でも、ずっともやもやしてるというのは、結局「行ってみたい」理由をさえぎる何かが邪魔をしていただけだと思った。
「しあわせってなんだろう?」、この大きな問いに対して何かヒントを与えてくれる場所ってどこだろう。
しごとの帰りに本屋に寄っては、ピンとくる場所を探した。

親友が「デンマークって照明とかインテリアとかほんとにすてき」と教えてくれたことをきっかけに、
わたしはデンマークという国のことが気になって仕方がなくなった。

・ジェンダーレスで対等、女性の社会進出が進んでいる
・環境問題や社会問題が当たり前に会話され、市民意識が根付いている
・子育ては社会がするものという価値観
・幸福度指数が常に上位にランクイン
・人生のコンパスを定めるための学校 フォルケホイスコーレ
・好きを磨き、個性を尊重する教育制度
・高福祉大国

知れば知るほど魅力的だった。

むしろ、どんな本を読んでもいいことしか書いていない。
自分の目で確かめたい、体験してみたい。

だから、わたしはデンマークで暮らしてみることにした。

そんな国にいる人の暮らしはどうなっているんだろう。
働きかた、生きかたを教えてもらえるような気がして。

そんな国で行われている教育はどんな形なんだろう。
人を育てるためのヒントが転がっているような気がして。

だから、わたしは会社を辞めた。所属を失い、ただの人間になる。
デンマークで何ができるかわからない、異国の地で何を学ぶことができるんだろう。
そんな不安を抱えながらも、とにかく行ってみることに決めた。
行くことを決めたら不思議と重たかったこころがすっと軽くなり、もやもやからわくわくへと気持ちが大きくなっていった。

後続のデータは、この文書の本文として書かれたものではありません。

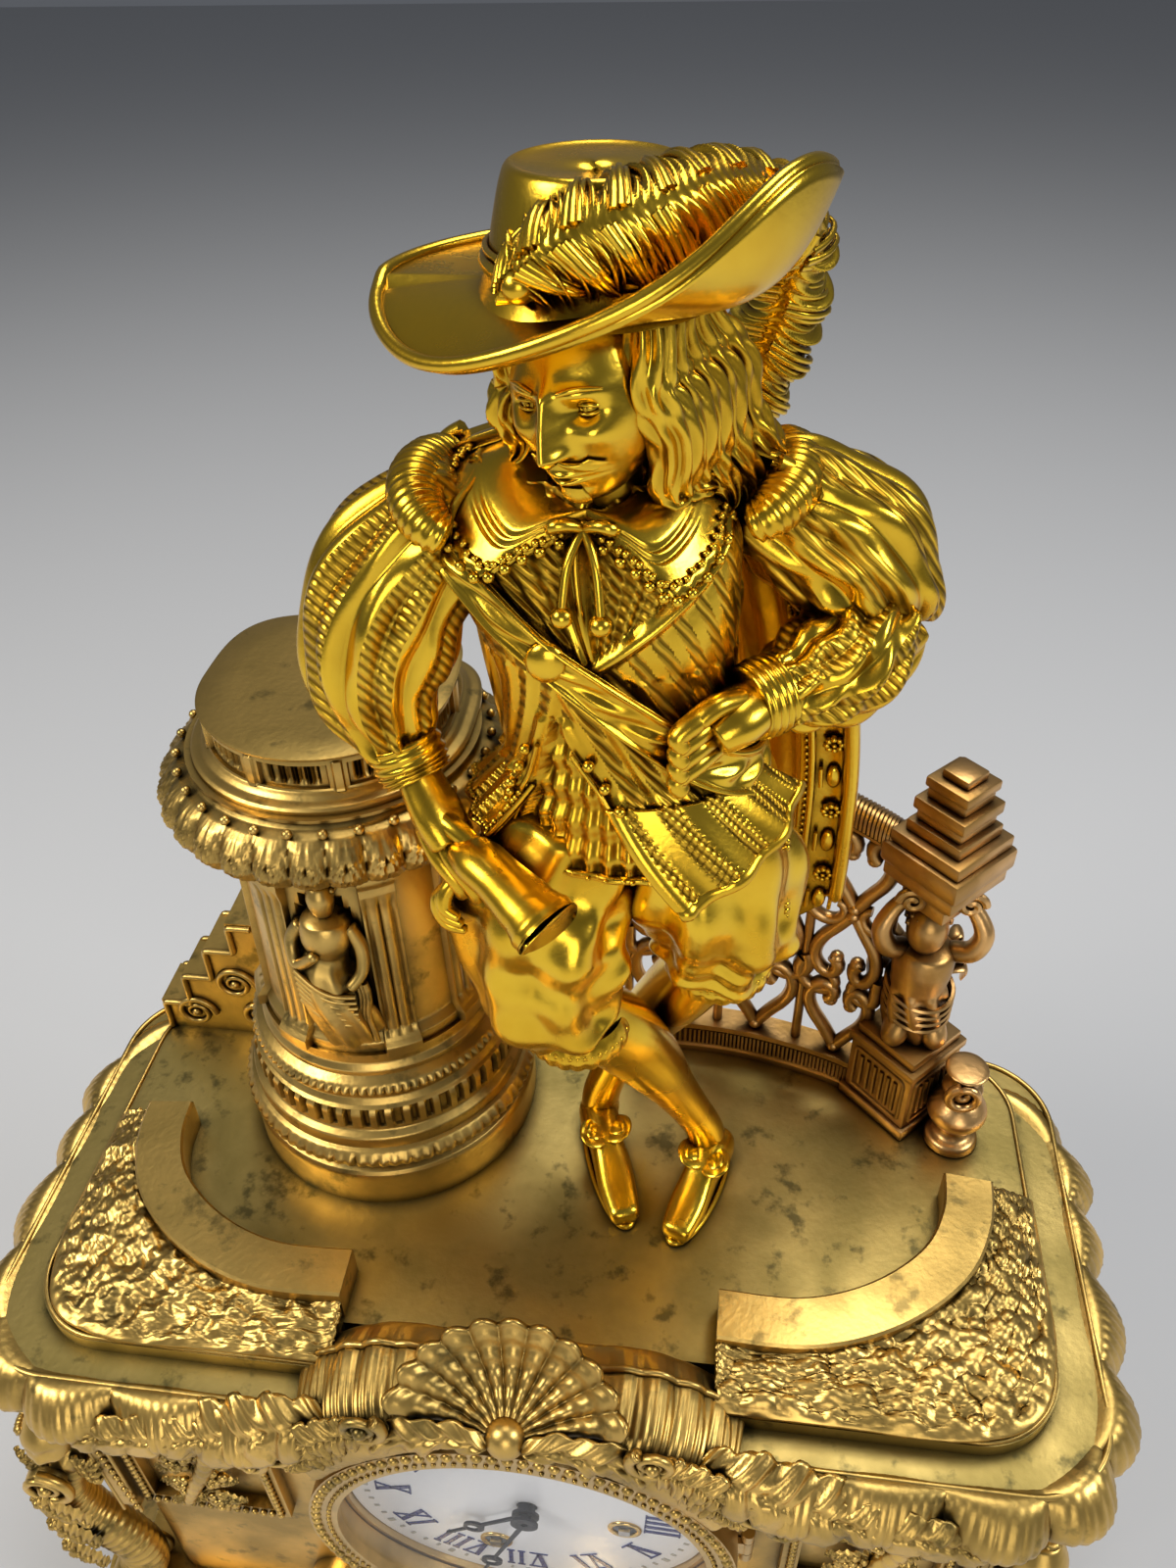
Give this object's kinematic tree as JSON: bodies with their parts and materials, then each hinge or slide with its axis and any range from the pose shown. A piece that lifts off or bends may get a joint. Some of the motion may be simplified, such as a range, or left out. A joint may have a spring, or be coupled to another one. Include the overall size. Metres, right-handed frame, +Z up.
{
  "type": "figural clock",
  "caption": "Gilt mantel clock with a standing cavalier who leans on a round pedestal above a round enamelled dial in a scrolled rocaille case.",
  "frame": {"origin": "under the middle of the clock, on the surface that it stands on", "axes": "+X to the viewer's right, +Y away from the viewer who faces the dial, +Z up"},
  "size_m": [0.28, 0.128, 0.4106],
  "materials": {
    "burnished_gilding": "polished gilding over spelter, with darker hollows",
    "matt_gilding": "matt gilding with olive brown patina in the hollows",
    "copper_gilding": "worn coppery gilding",
    "polished_brass": "polished",
    "satin_brass": "satin",
    "blued_steel": "dark blued",
    "bright_steel": "polished",
    "white_enamel": "glossy white enamel with blue Roman numerals",
    "clear_glass": "clear polished",
    "bell_metal": "silvery turned bell metal"
  },
  "bodies": {
    "clock_case": {"scroll_feet": "matt_gilding", "plinth_casting": "matt_gilding", "case_shell": "matt_gilding", "terrace_plate": "matt_gilding", "rocaille_rim": "matt_gilding", "shell_crest": "burnished_gilding", "front_panels": "matt_gilding", "flower_trophies": "matt_gilding", "corner_scrolls": "matt_gilding", "side_cartouches": "matt_gilding", "front_apron": "matt_gilding", "garden_beds": "matt_gilding", "pedestal_base": "matt_gilding", "pedestal_shaft": "matt_gilding", "pedestal_capital": "matt_gilding", "pedestal_block": "matt_gilding", "stair_scroll": "copper_gilding", "balustrade": "copper_gilding", "newel_post": "copper_gilding", "vase_baluster": "copper_gilding", "head": "burnished_gilding", "hat": "burnished_gilding", "hat_plume": "burnished_gilding", "doublet": "burnished_gilding", "falling_collar": "burnished_gilding", "resting_arm": "burnished_gilding", "akimbo_arm": "burnished_gilding", "breeches": "burnished_gilding", "crossed_legs": "burnished_gilding", "cloak": "copper_gilding", "bezel_seat": "polished_brass", "rear_ring": "polished_brass", "movement_straps": "bright_steel", "front_plate": "satin_brass", "back_plate": "satin_brass", "plate_pillars": "satin_brass", "bell": "bell_metal", "dial": "white_enamel", "fixing_studs": "bright_steel"},
    "bezel_leaf": {"bezel": "polished_brass", "bezel_glass": "clear_glass"},
    "door": {"rear_door": "polished_brass"},
    "hammer_body": {"hammer": "bright_steel"},
    "going_barrel_body": {"going_barrel": "satin_brass"},
    "strike_barrel_body": {"strike_barrel": "satin_brass"},
    "going_winding_arbor_body": {"going_winding_arbor": "bright_steel"},
    "strike_winding_arbor_body": {"strike_winding_arbor": "bright_steel"},
    "intermediate_wheel_body": {"intermediate_wheel": "satin_brass"},
    "centre_wheel_body": {"centre_wheel": "satin_brass"},
    "third_wheel_body": {"third_wheel": "satin_brass"},
    "escape_wheel_body": {"escape_wheel": "satin_brass"},
    "anchor_body": {"anchor": "bright_steel"},
    "pendulum_body": {"pendulum": "satin_brass"},
    "strike_second_wheel_body": {"strike_second_wheel": "satin_brass"},
    "pin_wheel_body": {"pin_wheel": "satin_brass"},
    "warning_wheel_body": {"warning_wheel": "satin_brass"},
    "fly_body": {"fly": "satin_brass"},
    "minute_wheel_body": {"minute_wheel": "satin_brass"},
    "minute_hand_body": {"minute_hand": "blued_steel"},
    "hour_hand_body": {"hour_hand": "blued_steel"}
  },
  "joints": [
    {"name": "bezel_hinge", "type": "hinge", "parent": "clock_case", "child": "bezel_leaf", "pos_m": [0.0536, -0.0518, 0.1185], "axis": [0, 0, 1], "range_deg": [0, 90]},
    {"name": "rear_door_hinge", "type": "hinge", "parent": "clock_case", "child": "door", "pos_m": [-0.046, 0.0518, 0.1185], "axis": [0, 0, 1], "range_deg": [0, 110]},
    {"name": "hammer_pivot", "type": "hinge", "parent": "clock_case", "child": "hammer_body", "pos_m": [-0.03178, -0.011, 0.10963], "axis": [0, -1, 0], "range_deg": [0, 12]},
    {"name": "going_winding", "type": "hinge", "parent": "clock_case", "child": "going_winding_arbor_body", "pos_m": [0.02408, -0.042, 0.11281], "axis": [0, 1, 0], "continuous": true},
    {"name": "strike_winding", "type": "hinge", "parent": "clock_case", "child": "strike_winding_arbor_body", "pos_m": [-0.00907, -0.042, 0.09548], "axis": [0, 1, 0], "continuous": true},
    {"name": "third_spin", "type": "hinge", "parent": "clock_case", "child": "third_wheel_body", "pos_m": [-0.00252, -0.026, 0.13006], "axis": [0, 1, 0], "continuous": true},
    {"name": "centre_spin", "type": "hinge", "parent": "clock_case", "child": "centre_wheel_body", "pos_m": [0, -0.0365, 0.1185], "axis": [0, 1, 0], "continuous": true},
    {"name": "intermediate_spin", "type": "hinge", "parent": "clock_case", "child": "intermediate_wheel_body", "pos_m": [0.0113, -0.038, 0.12589], "axis": [0, 1, 0], "continuous": true},
    {"name": "going_barrel_spin", "type": "hinge", "parent": "clock_case", "child": "going_barrel_body", "pos_m": [0.02408, -0.026, 0.11281], "axis": [0, 1, 0], "continuous": true},
    {"name": "escape_spin", "type": "hinge", "parent": "clock_case", "child": "escape_wheel_body", "pos_m": [-0.00992, -0.02, 0.13751], "axis": [0, 1, 0], "continuous": true},
    {"name": "warning_spin", "type": "hinge", "parent": "clock_case", "child": "warning_wheel_body", "pos_m": [-0.01824, -0.023, 0.1304], "axis": [0, 1, 0], "continuous": true},
    {"name": "pin_spin", "type": "hinge", "parent": "clock_case", "child": "pin_wheel_body", "pos_m": [-0.01862, -0.0296, 0.12136], "axis": [0, 1, 0], "continuous": true},
    {"name": "second_spin", "type": "hinge", "parent": "clock_case", "child": "strike_second_wheel_body", "pos_m": [-0.01252, -0.038, 0.11344], "axis": [0, 1, 0], "continuous": true},
    {"name": "strike_barrel_spin", "type": "hinge", "parent": "clock_case", "child": "strike_barrel_body", "pos_m": [-0.00907, -0.026, 0.09548], "axis": [0, 1, 0], "continuous": true},
    {"name": "fly_spin", "type": "hinge", "parent": "clock_case", "child": "fly_body", "pos_m": [-0.02405, -0.032, 0.13571], "axis": [0, 1, 0], "continuous": true},
    {"name": "minute_spin", "type": "hinge", "parent": "clock_case", "child": "minute_hand_body", "pos_m": [0, -0.048, 0.1185], "axis": [0, 1, 0], "continuous": true},
    {"name": "minute_wheel_spin", "type": "hinge", "parent": "clock_case", "child": "minute_wheel_body", "pos_m": [-0.00959, -0.0445, 0.1189], "axis": [0, 1, 0], "continuous": true},
    {"name": "hour_spin", "type": "hinge", "parent": "clock_case", "child": "hour_hand_body", "pos_m": [0, -0.0485, 0.1185], "axis": [0, 1, 0], "continuous": true},
    {"name": "pendulum_swing", "type": "hinge", "parent": "clock_case", "child": "pendulum_body", "pos_m": [-0.01472, -0.003, 0.14669], "axis": [0, 1, 0], "range_deg": [-3.5, 3.5]},
    {"name": "anchor_rock", "type": "hinge", "parent": "clock_case", "child": "anchor_body", "pos_m": [-0.01472, -0.02, 0.14669], "axis": [0, 1, 0], "range_deg": [-3.6, 3.6]}
  ],
  "couplings": [
    {"joint": "centre_spin", "follows": "third_spin", "ratio": -0.083333},
    {"joint": "intermediate_spin", "follows": "third_spin", "ratio": 0.010417},
    {"joint": "going_barrel_spin", "follows": "third_spin", "ratio": -0.0014881},
    {"joint": "escape_spin", "follows": "third_spin", "ratio": -11},
    {"joint": "pin_spin", "follows": "warning_spin", "ratio": -0.11667},
    {"joint": "second_spin", "follows": "warning_spin", "ratio": 0.012963},
    {"joint": "strike_barrel_spin", "follows": "warning_spin", "ratio": -0.0018519},
    {"joint": "fly_spin", "follows": "warning_spin", "ratio": -8},
    {"joint": "minute_wheel_spin", "follows": "minute_spin", "ratio": -0.33333},
    {"joint": "hour_spin", "follows": "minute_spin", "ratio": 0.083333},
    {"joint": "anchor_rock", "follows": "pendulum_swing", "ratio": 1}
  ]
}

28歳、間違いなく人生のターニングポイントになった1年間。
かけがえのない時間を贅沢にも自分のために過ごすことができた。

そして、この1年で「しあわせ」には決まった形がないことも学んだ。
だからわたしは、帰国して1年経ったいまでも、自分なりの「しあわせ」のかたちを探し続けている。